_RECORDED INFORMATION_:
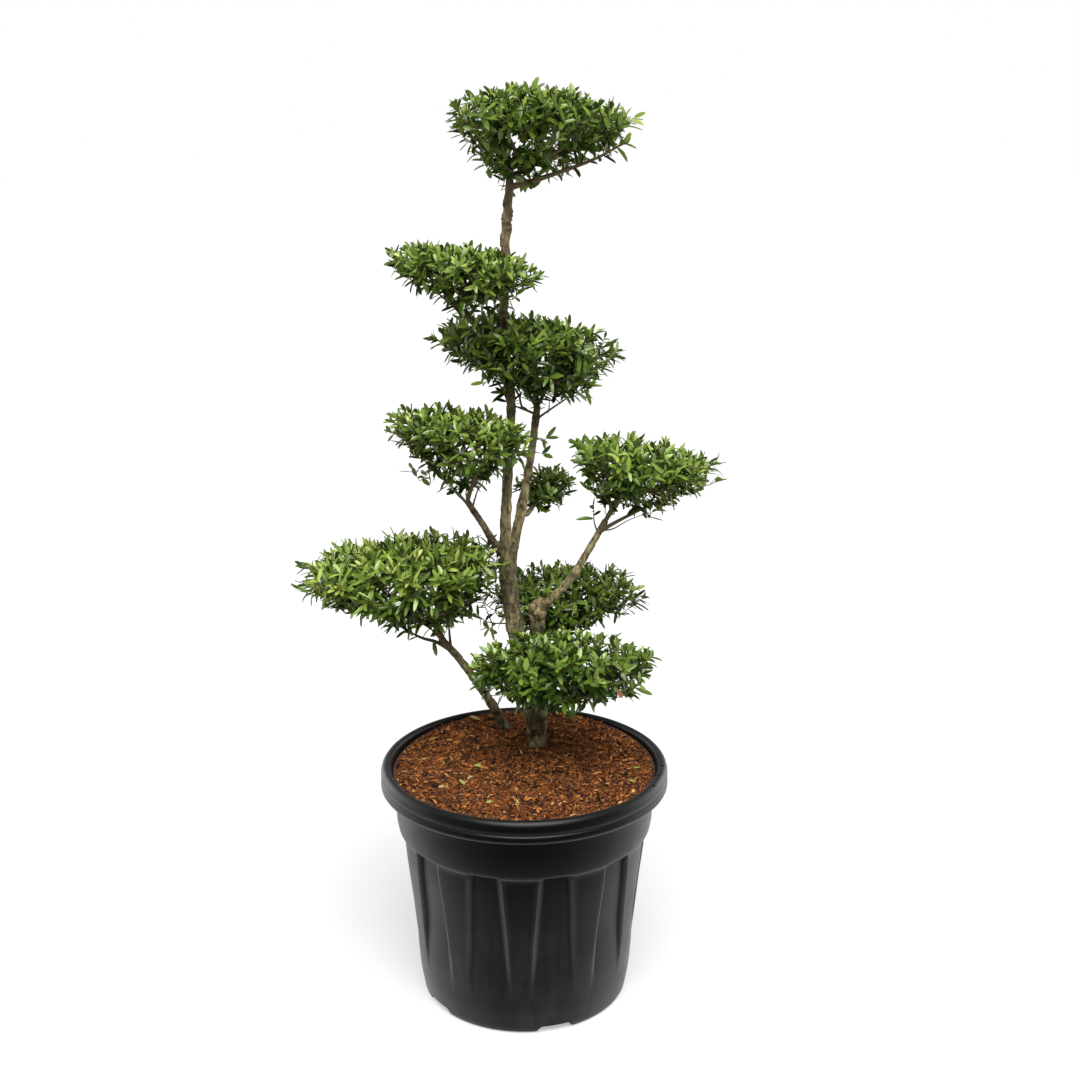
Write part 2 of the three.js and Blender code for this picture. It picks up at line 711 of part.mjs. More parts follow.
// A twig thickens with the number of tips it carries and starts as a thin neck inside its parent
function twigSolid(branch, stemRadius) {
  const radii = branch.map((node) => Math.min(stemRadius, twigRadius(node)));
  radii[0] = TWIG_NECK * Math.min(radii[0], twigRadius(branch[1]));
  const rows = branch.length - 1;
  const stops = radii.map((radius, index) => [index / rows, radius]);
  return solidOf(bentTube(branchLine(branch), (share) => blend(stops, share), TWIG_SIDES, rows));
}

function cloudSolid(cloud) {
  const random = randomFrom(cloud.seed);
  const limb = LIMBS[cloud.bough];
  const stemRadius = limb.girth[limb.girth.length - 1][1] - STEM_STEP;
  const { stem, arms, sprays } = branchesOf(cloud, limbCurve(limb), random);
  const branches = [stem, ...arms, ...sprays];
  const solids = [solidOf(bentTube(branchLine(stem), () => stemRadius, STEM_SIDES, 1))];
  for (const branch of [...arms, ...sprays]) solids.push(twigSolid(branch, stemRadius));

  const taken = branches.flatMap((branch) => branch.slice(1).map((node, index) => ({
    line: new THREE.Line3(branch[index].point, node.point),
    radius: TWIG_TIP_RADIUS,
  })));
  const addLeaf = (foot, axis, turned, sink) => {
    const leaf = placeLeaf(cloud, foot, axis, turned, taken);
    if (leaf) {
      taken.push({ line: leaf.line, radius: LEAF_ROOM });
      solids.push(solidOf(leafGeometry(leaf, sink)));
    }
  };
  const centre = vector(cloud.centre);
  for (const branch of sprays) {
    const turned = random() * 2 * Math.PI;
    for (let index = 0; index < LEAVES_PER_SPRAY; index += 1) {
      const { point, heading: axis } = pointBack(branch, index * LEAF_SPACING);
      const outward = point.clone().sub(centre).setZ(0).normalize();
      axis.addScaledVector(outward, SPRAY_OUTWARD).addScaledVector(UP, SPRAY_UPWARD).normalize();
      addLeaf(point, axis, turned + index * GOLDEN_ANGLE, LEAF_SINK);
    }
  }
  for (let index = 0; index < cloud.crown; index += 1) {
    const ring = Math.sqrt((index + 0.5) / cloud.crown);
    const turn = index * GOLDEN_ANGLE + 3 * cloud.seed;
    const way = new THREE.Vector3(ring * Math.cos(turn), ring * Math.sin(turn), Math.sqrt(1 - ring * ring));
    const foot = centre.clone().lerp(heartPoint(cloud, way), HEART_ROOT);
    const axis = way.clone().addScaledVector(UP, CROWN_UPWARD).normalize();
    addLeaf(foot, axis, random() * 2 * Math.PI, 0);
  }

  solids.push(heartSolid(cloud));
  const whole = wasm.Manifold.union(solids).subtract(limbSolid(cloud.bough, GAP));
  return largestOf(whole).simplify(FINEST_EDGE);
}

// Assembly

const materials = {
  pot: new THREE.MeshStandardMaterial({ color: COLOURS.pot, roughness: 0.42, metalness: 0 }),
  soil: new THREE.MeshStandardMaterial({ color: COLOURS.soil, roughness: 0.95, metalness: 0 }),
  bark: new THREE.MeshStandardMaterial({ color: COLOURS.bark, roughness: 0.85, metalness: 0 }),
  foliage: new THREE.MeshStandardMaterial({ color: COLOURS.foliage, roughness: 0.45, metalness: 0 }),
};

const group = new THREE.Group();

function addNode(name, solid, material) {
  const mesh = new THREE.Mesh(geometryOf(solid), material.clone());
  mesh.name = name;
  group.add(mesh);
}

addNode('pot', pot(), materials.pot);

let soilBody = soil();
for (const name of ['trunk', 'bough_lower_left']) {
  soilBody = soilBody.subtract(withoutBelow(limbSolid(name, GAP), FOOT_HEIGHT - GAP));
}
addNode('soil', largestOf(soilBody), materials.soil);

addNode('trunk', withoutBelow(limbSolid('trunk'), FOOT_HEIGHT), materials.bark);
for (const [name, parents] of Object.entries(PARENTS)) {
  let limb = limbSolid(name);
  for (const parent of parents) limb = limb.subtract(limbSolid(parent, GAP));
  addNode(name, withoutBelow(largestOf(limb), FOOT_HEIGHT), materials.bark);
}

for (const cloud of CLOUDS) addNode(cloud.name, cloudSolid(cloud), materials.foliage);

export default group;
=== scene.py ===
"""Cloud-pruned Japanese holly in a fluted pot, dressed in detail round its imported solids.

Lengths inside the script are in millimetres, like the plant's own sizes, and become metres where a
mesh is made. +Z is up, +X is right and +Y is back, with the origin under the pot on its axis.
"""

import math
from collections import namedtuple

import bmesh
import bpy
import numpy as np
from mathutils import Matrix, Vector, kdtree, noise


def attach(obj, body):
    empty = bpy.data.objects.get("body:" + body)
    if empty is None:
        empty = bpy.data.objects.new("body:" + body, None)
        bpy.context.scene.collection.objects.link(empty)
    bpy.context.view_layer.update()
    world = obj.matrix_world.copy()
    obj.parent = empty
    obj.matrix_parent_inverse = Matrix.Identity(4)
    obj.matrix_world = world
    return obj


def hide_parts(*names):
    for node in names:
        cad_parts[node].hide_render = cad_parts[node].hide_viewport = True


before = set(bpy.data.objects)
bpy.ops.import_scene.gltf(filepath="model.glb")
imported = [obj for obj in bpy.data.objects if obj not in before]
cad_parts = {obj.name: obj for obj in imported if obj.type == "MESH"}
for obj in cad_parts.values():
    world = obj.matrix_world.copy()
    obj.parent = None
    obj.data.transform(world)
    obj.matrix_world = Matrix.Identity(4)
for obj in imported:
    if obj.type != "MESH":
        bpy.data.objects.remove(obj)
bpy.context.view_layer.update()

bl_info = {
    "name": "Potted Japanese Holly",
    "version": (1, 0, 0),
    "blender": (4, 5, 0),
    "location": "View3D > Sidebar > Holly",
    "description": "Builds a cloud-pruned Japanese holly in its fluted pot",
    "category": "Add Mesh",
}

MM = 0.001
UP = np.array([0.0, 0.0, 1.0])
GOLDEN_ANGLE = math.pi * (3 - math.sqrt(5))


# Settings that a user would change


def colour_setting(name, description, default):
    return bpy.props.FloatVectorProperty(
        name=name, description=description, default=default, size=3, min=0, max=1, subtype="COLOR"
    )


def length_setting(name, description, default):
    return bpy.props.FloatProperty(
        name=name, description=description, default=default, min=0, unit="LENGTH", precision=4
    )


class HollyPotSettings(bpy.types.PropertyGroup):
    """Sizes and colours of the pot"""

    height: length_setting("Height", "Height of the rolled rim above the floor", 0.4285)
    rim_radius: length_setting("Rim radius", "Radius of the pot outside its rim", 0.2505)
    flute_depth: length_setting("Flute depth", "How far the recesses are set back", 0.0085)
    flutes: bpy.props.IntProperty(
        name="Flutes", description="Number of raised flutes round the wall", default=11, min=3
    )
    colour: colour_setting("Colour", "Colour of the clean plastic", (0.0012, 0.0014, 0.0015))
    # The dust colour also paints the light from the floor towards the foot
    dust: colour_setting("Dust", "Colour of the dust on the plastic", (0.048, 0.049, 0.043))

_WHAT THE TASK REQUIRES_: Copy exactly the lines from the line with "bpy.data.objects.remove(obj)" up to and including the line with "# Settings that a user would change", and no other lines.

_CORRECT RESULT_:
        bpy.data.objects.remove(obj)
bpy.context.view_layer.update()

bl_info = {
    "name": "Potted Japanese Holly",
    "version": (1, 0, 0),
    "blender": (4, 5, 0),
    "location": "View3D > Sidebar > Holly",
    "description": "Builds a cloud-pruned Japanese holly in its fluted pot",
    "category": "Add Mesh",
}

MM = 0.001
UP = np.array([0.0, 0.0, 1.0])
GOLDEN_ANGLE = math.pi * (3 - math.sqrt(5))


# Settings that a user would change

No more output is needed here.